Where Huawei excels is in fitness tracking data. With previous watches, we’ve been pleasantly surprised at the amount of data you can get, particularly when running. And the activity list seems to be growing all the time.

The latest version of Huawei’s health offering has more than 100 different activity tracking modes and – while some of those offer more basic data than others – that’s an impressive list.

Recently, it’s added a dedicated driving range mode for when you want to practise your golf swing. It’ll give you swing speed/tempo as well as show you your downswing and backswing details in an aim to help you improve your form. There’s a pro skiing mode too which can track downhill and cross country skiing, as well as snowboarding.

If that wasn’t enough, Huawei now has an offline navigator built into the various outdoor/trail walking and running activity modes. That means it can help you find your way back if you’ve lost your way a bit and just need to return to your starting point.
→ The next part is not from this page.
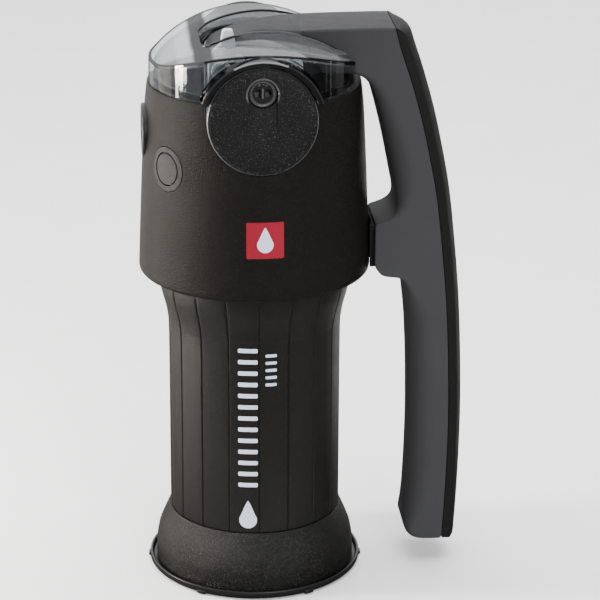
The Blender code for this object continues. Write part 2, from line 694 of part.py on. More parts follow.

Add to that an outdoor assistant which shows you sunrise/sunset times as well as tide times, moon phases and weather warnings. All in all, that means you have an accomplished tool for staying safe and aware when you’re out in the wild.

With all of this combined with a new heart-rate sensor – dubbed TruSeen 4.0+ – it means that your physical activity and exertion is going to be more accurately tracked than before too. The LED lights that shine to enable the feature are brighter than before, while the power efficiency has been improved at the same time. Huawei has also brought in some machine learning capabilities to make computing that data more accurate too.